Work to complete =>
Output the data below in full, byte for byte. Nothing may differ.
--- Information supplied ---
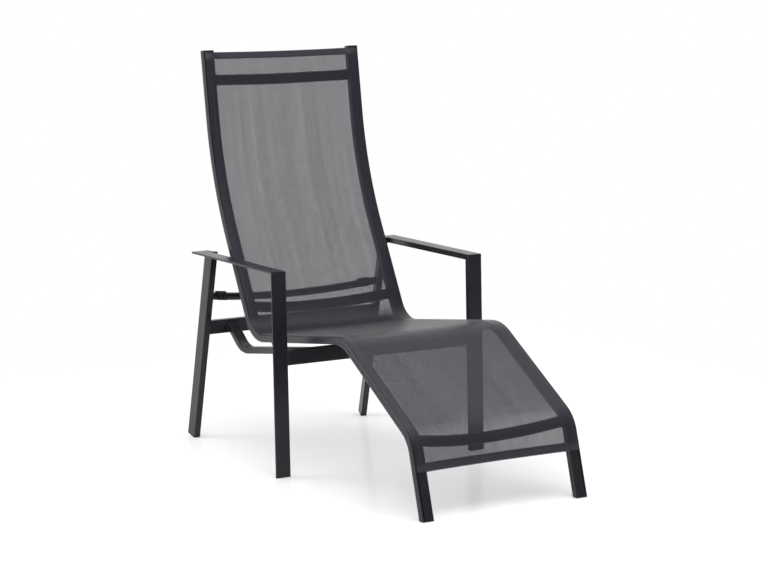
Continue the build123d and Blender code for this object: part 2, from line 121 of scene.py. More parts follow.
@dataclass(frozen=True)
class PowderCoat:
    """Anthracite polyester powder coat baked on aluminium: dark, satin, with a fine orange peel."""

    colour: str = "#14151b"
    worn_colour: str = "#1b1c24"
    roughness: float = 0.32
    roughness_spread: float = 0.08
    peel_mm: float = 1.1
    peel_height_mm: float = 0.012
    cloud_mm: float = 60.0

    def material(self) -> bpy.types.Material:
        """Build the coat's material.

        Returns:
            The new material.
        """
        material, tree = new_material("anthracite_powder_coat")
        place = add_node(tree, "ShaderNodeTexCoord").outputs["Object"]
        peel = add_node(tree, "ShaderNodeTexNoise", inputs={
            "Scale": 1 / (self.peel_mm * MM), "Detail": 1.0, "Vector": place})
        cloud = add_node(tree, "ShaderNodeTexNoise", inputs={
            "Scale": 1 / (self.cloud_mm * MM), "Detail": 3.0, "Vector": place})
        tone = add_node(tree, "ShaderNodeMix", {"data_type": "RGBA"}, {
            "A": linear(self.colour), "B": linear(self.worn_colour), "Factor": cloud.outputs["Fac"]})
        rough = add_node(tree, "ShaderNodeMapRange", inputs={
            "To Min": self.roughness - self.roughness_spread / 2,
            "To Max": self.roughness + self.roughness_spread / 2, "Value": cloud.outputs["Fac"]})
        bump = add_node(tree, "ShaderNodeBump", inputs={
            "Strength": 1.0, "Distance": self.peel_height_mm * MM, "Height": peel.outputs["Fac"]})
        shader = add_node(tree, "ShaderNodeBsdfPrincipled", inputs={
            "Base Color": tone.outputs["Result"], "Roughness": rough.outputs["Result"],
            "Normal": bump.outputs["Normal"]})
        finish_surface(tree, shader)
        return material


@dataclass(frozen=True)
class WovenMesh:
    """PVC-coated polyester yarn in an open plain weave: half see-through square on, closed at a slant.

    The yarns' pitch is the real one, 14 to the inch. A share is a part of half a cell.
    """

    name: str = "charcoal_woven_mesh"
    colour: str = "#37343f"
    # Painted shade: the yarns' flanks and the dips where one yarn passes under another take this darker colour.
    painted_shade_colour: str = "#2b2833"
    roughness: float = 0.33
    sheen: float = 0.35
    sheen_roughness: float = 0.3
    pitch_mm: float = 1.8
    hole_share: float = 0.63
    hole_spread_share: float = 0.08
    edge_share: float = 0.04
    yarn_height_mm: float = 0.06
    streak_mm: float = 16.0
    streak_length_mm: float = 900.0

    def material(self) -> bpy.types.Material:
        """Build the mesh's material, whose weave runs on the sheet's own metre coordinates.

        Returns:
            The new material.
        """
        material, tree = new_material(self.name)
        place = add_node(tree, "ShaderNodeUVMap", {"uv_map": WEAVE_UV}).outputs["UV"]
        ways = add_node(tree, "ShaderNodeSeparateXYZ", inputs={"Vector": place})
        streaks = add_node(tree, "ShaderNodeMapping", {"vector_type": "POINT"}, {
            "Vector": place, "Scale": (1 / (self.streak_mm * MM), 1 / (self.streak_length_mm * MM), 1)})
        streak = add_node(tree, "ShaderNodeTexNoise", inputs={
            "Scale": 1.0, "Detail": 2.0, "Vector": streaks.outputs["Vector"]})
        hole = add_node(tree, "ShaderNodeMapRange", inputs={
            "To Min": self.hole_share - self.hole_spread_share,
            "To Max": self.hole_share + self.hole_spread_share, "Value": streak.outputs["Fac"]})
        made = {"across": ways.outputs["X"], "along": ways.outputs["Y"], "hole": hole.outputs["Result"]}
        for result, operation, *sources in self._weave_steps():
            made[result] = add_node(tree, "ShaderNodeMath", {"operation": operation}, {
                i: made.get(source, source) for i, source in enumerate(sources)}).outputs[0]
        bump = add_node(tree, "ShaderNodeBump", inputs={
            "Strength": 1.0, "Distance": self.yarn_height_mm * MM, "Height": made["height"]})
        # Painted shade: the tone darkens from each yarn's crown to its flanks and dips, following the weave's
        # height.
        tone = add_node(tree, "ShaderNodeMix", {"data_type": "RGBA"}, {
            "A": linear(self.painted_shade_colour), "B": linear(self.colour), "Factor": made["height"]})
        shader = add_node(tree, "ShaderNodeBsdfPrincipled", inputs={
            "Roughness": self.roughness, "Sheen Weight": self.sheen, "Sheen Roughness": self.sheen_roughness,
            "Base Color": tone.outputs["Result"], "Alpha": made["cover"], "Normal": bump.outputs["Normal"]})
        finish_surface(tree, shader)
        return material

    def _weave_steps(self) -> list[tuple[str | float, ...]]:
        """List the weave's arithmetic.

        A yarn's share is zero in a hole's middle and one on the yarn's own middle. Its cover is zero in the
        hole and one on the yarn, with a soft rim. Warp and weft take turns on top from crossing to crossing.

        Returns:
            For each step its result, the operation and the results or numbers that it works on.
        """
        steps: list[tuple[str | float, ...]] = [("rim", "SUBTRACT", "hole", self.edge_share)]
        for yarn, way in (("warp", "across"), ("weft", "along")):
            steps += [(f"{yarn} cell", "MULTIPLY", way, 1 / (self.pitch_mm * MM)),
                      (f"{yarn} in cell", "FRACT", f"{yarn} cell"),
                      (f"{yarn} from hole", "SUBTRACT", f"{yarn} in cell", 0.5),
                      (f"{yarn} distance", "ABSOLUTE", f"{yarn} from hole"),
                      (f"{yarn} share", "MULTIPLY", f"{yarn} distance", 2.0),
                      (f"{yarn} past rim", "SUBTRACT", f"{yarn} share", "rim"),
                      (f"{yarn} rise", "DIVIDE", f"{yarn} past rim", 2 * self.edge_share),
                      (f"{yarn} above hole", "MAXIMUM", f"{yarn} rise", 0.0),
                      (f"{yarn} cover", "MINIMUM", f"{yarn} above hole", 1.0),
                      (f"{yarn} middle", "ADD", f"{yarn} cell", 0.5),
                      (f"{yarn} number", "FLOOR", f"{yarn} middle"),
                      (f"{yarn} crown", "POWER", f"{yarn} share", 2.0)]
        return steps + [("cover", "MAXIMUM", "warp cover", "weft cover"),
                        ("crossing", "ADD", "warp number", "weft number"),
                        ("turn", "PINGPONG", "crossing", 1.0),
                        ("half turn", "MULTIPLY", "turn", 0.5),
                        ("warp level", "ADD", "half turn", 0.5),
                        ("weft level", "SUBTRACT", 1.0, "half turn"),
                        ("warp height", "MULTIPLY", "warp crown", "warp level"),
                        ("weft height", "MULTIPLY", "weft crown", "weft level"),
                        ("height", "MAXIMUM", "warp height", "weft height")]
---
Solution for this exercise =>
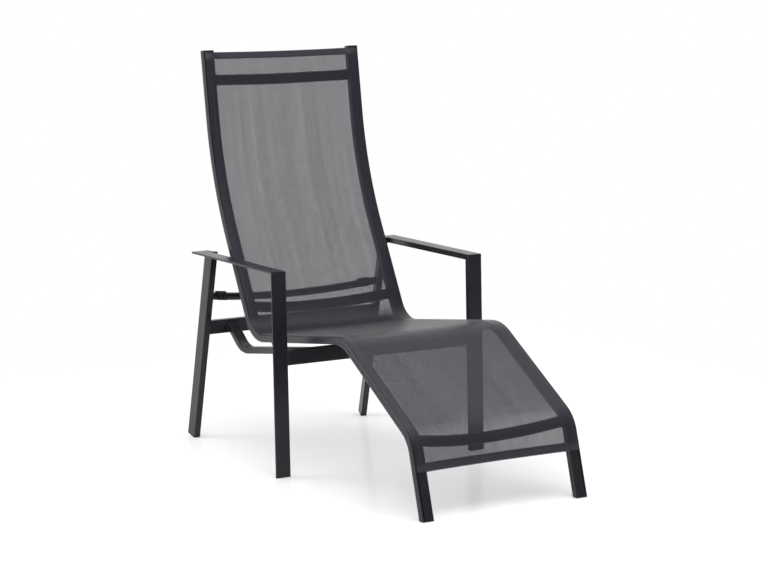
Continue the build123d and Blender code for this object: part 2, from line 121 of scene.py. More parts follow.
@dataclass(frozen=True)
class PowderCoat:
    """Anthracite polyester powder coat baked on aluminium: dark, satin, with a fine orange peel."""

    colour: str = "#14151b"
    worn_colour: str = "#1b1c24"
    roughness: float = 0.32
    roughness_spread: float = 0.08
    peel_mm: float = 1.1
    peel_height_mm: float = 0.012
    cloud_mm: float = 60.0

    def material(self) -> bpy.types.Material:
        """Build the coat's material.

        Returns:
            The new material.
        """
        material, tree = new_material("anthracite_powder_coat")
        place = add_node(tree, "ShaderNodeTexCoord").outputs["Object"]
        peel = add_node(tree, "ShaderNodeTexNoise", inputs={
            "Scale": 1 / (self.peel_mm * MM), "Detail": 1.0, "Vector": place})
        cloud = add_node(tree, "ShaderNodeTexNoise", inputs={
            "Scale": 1 / (self.cloud_mm * MM), "Detail": 3.0, "Vector": place})
        tone = add_node(tree, "ShaderNodeMix", {"data_type": "RGBA"}, {
            "A": linear(self.colour), "B": linear(self.worn_colour), "Factor": cloud.outputs["Fac"]})
        rough = add_node(tree, "ShaderNodeMapRange", inputs={
            "To Min": self.roughness - self.roughness_spread / 2,
            "To Max": self.roughness + self.roughness_spread / 2, "Value": cloud.outputs["Fac"]})
        bump = add_node(tree, "ShaderNodeBump", inputs={
            "Strength": 1.0, "Distance": self.peel_height_mm * MM, "Height": peel.outputs["Fac"]})
        shader = add_node(tree, "ShaderNodeBsdfPrincipled", inputs={
            "Base Color": tone.outputs["Result"], "Roughness": rough.outputs["Result"],
            "Normal": bump.outputs["Normal"]})
        finish_surface(tree, shader)
        return material


@dataclass(frozen=True)
class WovenMesh:
    """PVC-coated polyester yarn in an open plain weave: half see-through square on, closed at a slant.

    The yarns' pitch is the real one, 14 to the inch. A share is a part of half a cell.
    """

    name: str = "charcoal_woven_mesh"
    colour: str = "#37343f"
    # Painted shade: the yarns' flanks and the dips where one yarn passes under another take this darker colour.
    painted_shade_colour: str = "#2b2833"
    roughness: float = 0.33
    sheen: float = 0.35
    sheen_roughness: float = 0.3
    pitch_mm: float = 1.8
    hole_share: float = 0.63
    hole_spread_share: float = 0.08
    edge_share: float = 0.04
    yarn_height_mm: float = 0.06
    streak_mm: float = 16.0
    streak_length_mm: float = 900.0

    def material(self) -> bpy.types.Material:
        """Build the mesh's material, whose weave runs on the sheet's own metre coordinates.

        Returns:
            The new material.
        """
        material, tree = new_material(self.name)
        place = add_node(tree, "ShaderNodeUVMap", {"uv_map": WEAVE_UV}).outputs["UV"]
        ways = add_node(tree, "ShaderNodeSeparateXYZ", inputs={"Vector": place})
        streaks = add_node(tree, "ShaderNodeMapping", {"vector_type": "POINT"}, {
            "Vector": place, "Scale": (1 / (self.streak_mm * MM), 1 / (self.streak_length_mm * MM), 1)})
        streak = add_node(tree, "ShaderNodeTexNoise", inputs={
            "Scale": 1.0, "Detail": 2.0, "Vector": streaks.outputs["Vector"]})
        hole = add_node(tree, "ShaderNodeMapRange", inputs={
            "To Min": self.hole_share - self.hole_spread_share,
            "To Max": self.hole_share + self.hole_spread_share, "Value": streak.outputs["Fac"]})
        made = {"across": ways.outputs["X"], "along": ways.outputs["Y"], "hole": hole.outputs["Result"]}
        for result, operation, *sources in self._weave_steps():
            made[result] = add_node(tree, "ShaderNodeMath", {"operation": operation}, {
                i: made.get(source, source) for i, source in enumerate(sources)}).outputs[0]
        bump = add_node(tree, "ShaderNodeBump", inputs={
            "Strength": 1.0, "Distance": self.yarn_height_mm * MM, "Height": made["height"]})
        # Painted shade: the tone darkens from each yarn's crown to its flanks and dips, following the weave's
        # height.
        tone = add_node(tree, "ShaderNodeMix", {"data_type": "RGBA"}, {
            "A": linear(self.painted_shade_colour), "B": linear(self.colour), "Factor": made["height"]})
        shader = add_node(tree, "ShaderNodeBsdfPrincipled", inputs={
            "Roughness": self.roughness, "Sheen Weight": self.sheen, "Sheen Roughness": self.sheen_roughness,
            "Base Color": tone.outputs["Result"], "Alpha": made["cover"], "Normal": bump.outputs["Normal"]})
        finish_surface(tree, shader)
        return material

    def _weave_steps(self) -> list[tuple[str | float, ...]]:
        """List the weave's arithmetic.

        A yarn's share is zero in a hole's middle and one on the yarn's own middle. Its cover is zero in the
        hole and one on the yarn, with a soft rim. Warp and weft take turns on top from crossing to crossing.

        Returns:
            For each step its result, the operation and the results or numbers that it works on.
        """
        steps: list[tuple[str | float, ...]] = [("rim", "SUBTRACT", "hole", self.edge_share)]
        for yarn, way in (("warp", "across"), ("weft", "along")):
            steps += [(f"{yarn} cell", "MULTIPLY", way, 1 / (self.pitch_mm * MM)),
                      (f"{yarn} in cell", "FRACT", f"{yarn} cell"),
                      (f"{yarn} from hole", "SUBTRACT", f"{yarn} in cell", 0.5),
                      (f"{yarn} distance", "ABSOLUTE", f"{yarn} from hole"),
                      (f"{yarn} share", "MULTIPLY", f"{yarn} distance", 2.0),
                      (f"{yarn} past rim", "SUBTRACT", f"{yarn} share", "rim"),
                      (f"{yarn} rise", "DIVIDE", f"{yarn} past rim", 2 * self.edge_share),
                      (f"{yarn} above hole", "MAXIMUM", f"{yarn} rise", 0.0),
                      (f"{yarn} cover", "MINIMUM", f"{yarn} above hole", 1.0),
                      (f"{yarn} middle", "ADD", f"{yarn} cell", 0.5),
                      (f"{yarn} number", "FLOOR", f"{yarn} middle"),
                      (f"{yarn} crown", "POWER", f"{yarn} share", 2.0)]
        return steps + [("cover", "MAXIMUM", "warp cover", "weft cover"),
                        ("crossing", "ADD", "warp number", "weft number"),
                        ("turn", "PINGPONG", "crossing", 1.0),
                        ("half turn", "MULTIPLY", "turn", 0.5),
                        ("warp level", "ADD", "half turn", 0.5),
                        ("weft level", "SUBTRACT", 1.0, "half turn"),
                        ("warp height", "MULTIPLY", "warp crown", "warp level"),
                        ("weft height", "MULTIPLY", "weft crown", "weft level"),
                        ("height", "MAXIMUM", "warp height", "weft height")]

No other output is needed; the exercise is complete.